In the Agriculture space, we would compete with Archer Daniels Midland Company, Bunge Ltd., Cargill Inc, etc. etc..
How has the monsoon impacted your business?
As far as the monsoons are concerned, we are not affected by it, because we are under irrigated conditions. Most of our projects are next to perennial water sources and we don’t depend on the monsoons for our agricultural operations be it floriculture or agriculture.
How are you placed in the retail space? Any tie up with retail clients?
We have flower retail through shop-in-shops and stand alone branded retail to tap the potential of modern retail format improve margins, visibility and superior branding. Presently, we have 25 such outlets in Bangalore and has plans to open a total of 200 outlets across India in the next few years through a franchisee model.
Brief us on your client base?
The direct customers are primarily large distributors, bouquet manufacturers and large retail chains. KGL has an efficient value chain, which is very critical in the cut rose business. The auction market is the most preferred route because of price competitiveness; in Europe, around 40% of the trade is through the auction route.
Any plans for inorganic growth?
Yes we may explore the opportunity in the near future.
Typically what kind of people would you look for from the B-Schools?
We typically recruit BSc/MSc Agricuture/Horticulture and also MBAs with plantation /Agri/Commodity focus.
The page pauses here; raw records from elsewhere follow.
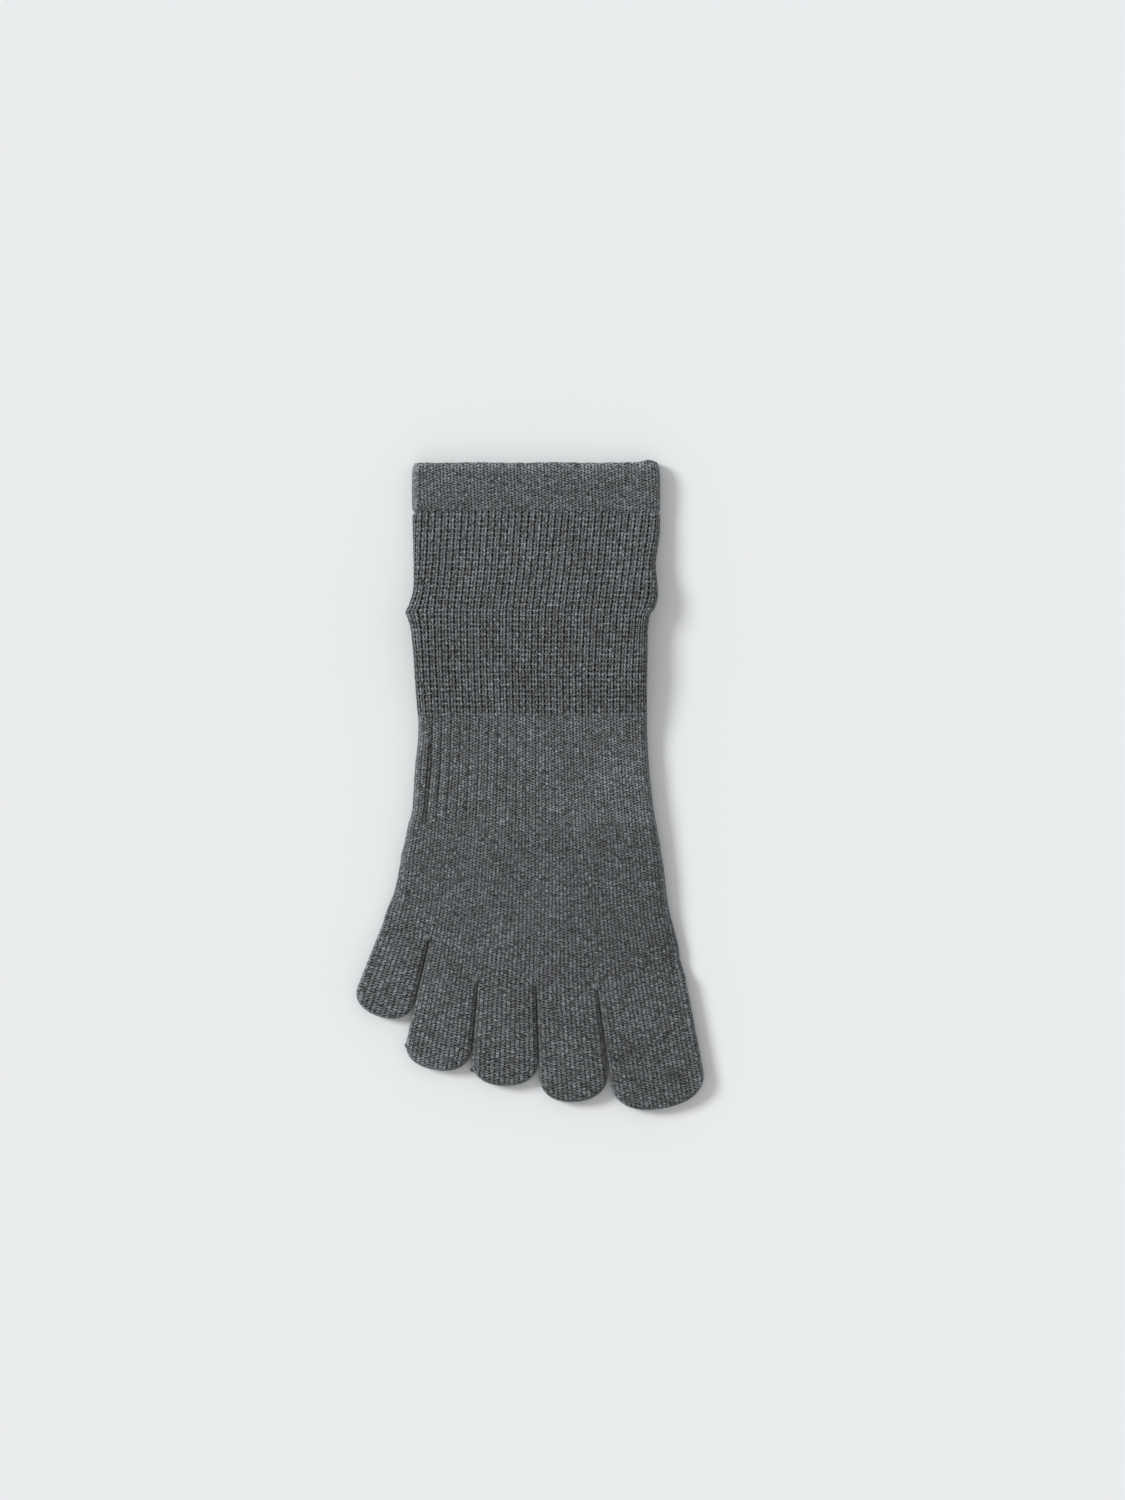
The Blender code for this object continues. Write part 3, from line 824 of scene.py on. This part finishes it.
instep_downs = np.linspace(HEEL_LINE, ARCH_START, ROWS_PER_TUCK * INSTEP_TUCKS + 1)
instep_rows = np.arange(len(instep_downs)) / ROWS_PER_TUCK
instep_edges = with_heights(instep_downs, INSTEP_SIDES)
instep_outer = tube_rings(instep_downs, instep_edges, HALF_HEIGHT, sole_height, full_turn)
instep_outer = lay_down(instep_outer, top_height(instep_downs), HALF_HEIGHT)
instep_ease = ease(instep_downs, end=ARCH_START)
instep_relief = tuck_relief(instep_outer, instep_rows) * instep_ease
instep_relief += plain_relief(instep_outer, instep_rows) * (1 - instep_ease)
instep_outer = pushed(instep_outer, instep_relief)
instep_inner = tube_rings(instep_downs[::7], instep_edges, HALF_HEIGHT, sole_height, full_turn, RIB_WALL)
knit_shell("instep_tube", instep_outer, instep_inner, instep_rows, tuck_knit)

# Arch band: the elastic zone round the arch, plain knit drawn into upright ribs three wales wide.
# The ribs are deepest along the left edge, where the band pulls the sock in.
ARCH_LENGTH = 0.0407
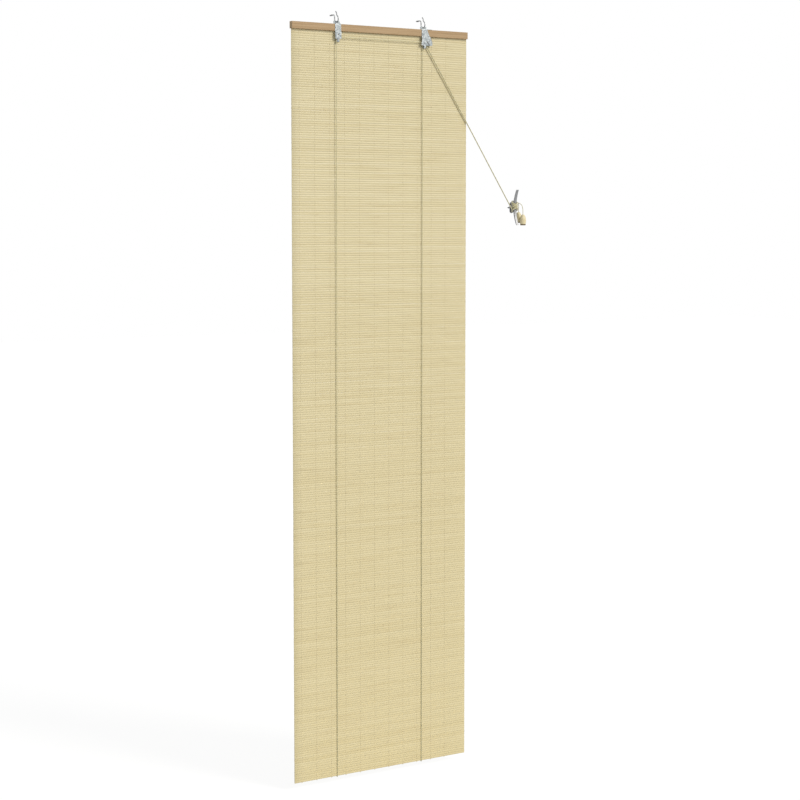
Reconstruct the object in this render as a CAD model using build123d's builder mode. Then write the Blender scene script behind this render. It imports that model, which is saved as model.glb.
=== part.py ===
# A roll-up bamboo blind, hung on two screw hooks, with its cords wound on a wall cleat.
# Millimetres. +X is the blind's right, -Y is the room, +Z is up.
# The origin is on the wall, midway between the two hook screws.
# The blind is described by "front", the distance in front of the mat's middle,
# and by "height", measured up from the top of the head rail.

from build123d import *
from math import acos, atan2, cos, pi, radians, sin, sqrt, tan
import os

os.makedirs("parts", exist_ok=True)

# Driving dimensions of the blind
BLIND_WIDTH = 600.0
BLIND_DROP = 2200.0
MAT_THICKNESS = 2.0
MAT_SHIFT = 2.2
WALL_GAP = 20.0
HANG_DROP = 27.5

# Reeds and the threads that weave them
REED_PITCH = 6.5
GROOVE_DEPTH = 0.5
GROOVE_WIDTH = 1.3
SLIT_HEIGHT = 0.5
REEDS_PER_SLIT = 4
THREAD_SPACING = 50.0
THREAD_EDGE = 25.0
THREAD_WIDTH = 1.1
THREAD_THICKNESS = 0.3
SLIT_MARGIN = 1.5

# Head rail
BATTEN_HEIGHT = 20.0
BATTEN_THICKNESS = 6.5
RAIL_OVERHANG = 0.5
MAT_RECESS = 1.0
BATTEN_EASING = 0.8
NAIL_COUNT = 7
NAIL_EDGE = 30.0
NAIL_RADIUS = 0.8
NAIL_HEAD_RADIUS = 1.9
NAIL_HEAD_THICKNESS = 0.6
NAIL_BITE = 4.0
NAIL_CLEARANCE = 0.05
STAPLE_RADIUS = 0.5
STAPLE_BITE = 4.0
STAPLE_CLEARANCE = 0.05
SCREW_RADIUS = 1.2
SCREW_BITE = 5.0
SCREW_HEAD_RADIUS = 2.8
SCREW_HEAD_THICKNESS = 1.5
SCREW_CLEARANCE = 0.05

# Hanging brackets, each folded from one strip of sheet steel
HOOK_SPACING = 296.6
SHEET = 1.0
BEND_RADIUS = 1.2
BRACKET_WIDTH = 20.0
LEG_WIDTH = 8.0
LEG_LENGTH = 16.0
LUG_HEIGHT = 9.0
LUG_GAP = 0.2
EYE_HEIGHT = 4.0
EYE_RADIUS = 2.8
SEAT_CLEARANCE = 0.05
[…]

Project management skills are also desirable.
What do you think B-Schools need to do to make their students ready for the job?
They should encourage Hands on apprentice-ship in large Agri companies to groom future managers.
What are your hiring plans?
There is a huge need for talented and energetic youngsters in areas of Agri production, Project Management, Finance, MIS, Inventory management, etc in Ethiopia and Kenya.